The Family Empowerment Coalition has been among the most active players in the state House primaries, spending some $762,000 through late January to attack anti-voucher Republicans and support their primary challengers. Other founding members include Doug Deason, a prominent Dallas GOP donor, and former state Sen. Eddie Lucio Jr., a Democrat who supported vouchers in the Legislature.

Beyond attacks on school funding, they have also accused GOP members of being “weak on the border” and promoted their challengers as stronger advocates for border security — a topic that carries far more weight among GOP primary voters than vouchers, according to a recent statewide poll.

State Rep. Ernest Bailes, a Shepherd Republican who opposes school vouchers, is another of the group’s targets. His main rival is Janis Holt, a school board trustee and owner of an air purification company who also challenged Bailes in 2022.

More than three-quarters of Holt’s campaign funding has come from the Family Empowerment Coalition PAC and Abbott, who endorsed her in January.

“Governor Abbott needs an ally to fight with him for a secure border,” one of the Family Empowerment Coalition PAC’s ads reads. “That’s why he has endorsed Janis Holt for HD 18.”

The PAC ran another ad accusing Allison of bragging “that he helped close the border, even though he didn’t. That’s why Gov. Abbott didn’t endorse him.”

But the ad leaves out that every Republican in the Texas House, including Allison and Bailes, supported a far-reaching new law that empowers state officials to essentially deport people who are suspected of crossing the border illegally. They also backed a contentious bill that establishes stiffer penalties for human smuggling and approved more than $6.5 billion for border security over the next two years, including $1.5 billion to continue building a wall along Texas’ southern border.

Allison called the border-focused ads “outrageous,” pointing to his votes for the slate of GOP immigration bills.

“I’d like to see them point to one border bill that I didn’t vote for, or show anything that I’ve ever done except being 100% behind border security,” Allison said. “I’ve been down there three times. I have voted for every appropriation — I was on (the House) Appropriations (Committee) — and voted for every request the governor has made.”

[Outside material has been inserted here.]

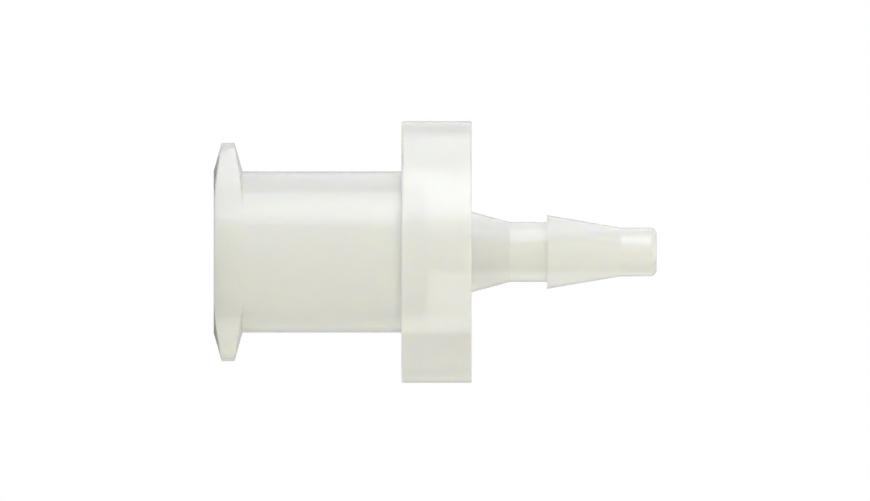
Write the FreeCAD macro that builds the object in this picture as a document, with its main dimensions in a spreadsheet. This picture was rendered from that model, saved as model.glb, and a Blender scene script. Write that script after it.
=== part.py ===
import FreeCAD, Part
import math
import os

import Sketcher

# Female luer fitting with a hose barb, moulded in one piece. All sizes are millimetres.
# The fitting stands on its luer mouth: +Z runs along the flow passage from the mouth to the
# barb's tip, and the two locking lugs point along +X and -X.

SIZES = {
    # Luer end: a barrel with two locking lugs beside its mouth.
    "barrel_diameter": 5.76,
    "lug_span": 7.80,
    "lug_crest_width": 2.23,
    "lug_length": 1.03,
    "lug_front_slope": 0.27,
    "lug_back_slope": 0.28,
    "lug_corner_radius": 0.30,
    # Grip flange: a round waist, a round lobe over each lug, and four flats tangent to both.
    "flange_start": 6.70,
    "flange_thickness": 2.51,
    "flange_span": 9.35,
    "flange_waist": 6.86,
    "flange_lobe_radius": 1.66,
    "flange_edge_radius": 0.06,
    # Hose end: cone, neck, barb and straight tip.
    "cone_root_diameter": 2.88,
    "cone_length": 1.36,
    "neck_diameter": 2.14,
    "neck_length": 1.33,
    "barb_diameter": 2.62,
    "barb_undercut": 0.04,
    "barb_land": 0.05,
    "barb_length": 2.64,
    "tip_diameter": 1.74,
    "tip_length": 1.28,
    "tip_radius": 0.25,
    # Luer socket, which tapers 6 percent on its diameter, and the flow passage behind it.
    "socket_mouth_diameter": 4.30,
    "socket_taper": 0.06,
    "socket_depth": 7.62,
    "socket_floor_radius": 0.20,
    "mouth_edge_radius": 0.10,
    "passage_diameter": 1.00,
}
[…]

Abbott is running a digital ad promoting Allison’s main challenger, attorney and former Bexar County district attorney GOP nominee Marc LaHood, as an ally in his fight to “stop the flow of illegal immigrants, crime and drugs into Texas.” The governor has run the same version of the ad for several other candidates running to unseat anti-voucher Republicans.

The governor also invited 20 Republican House members to the border last week for a press conference where he touted their bona fides on border legislation. Abbott did not invite any voucher opponents to the press conference.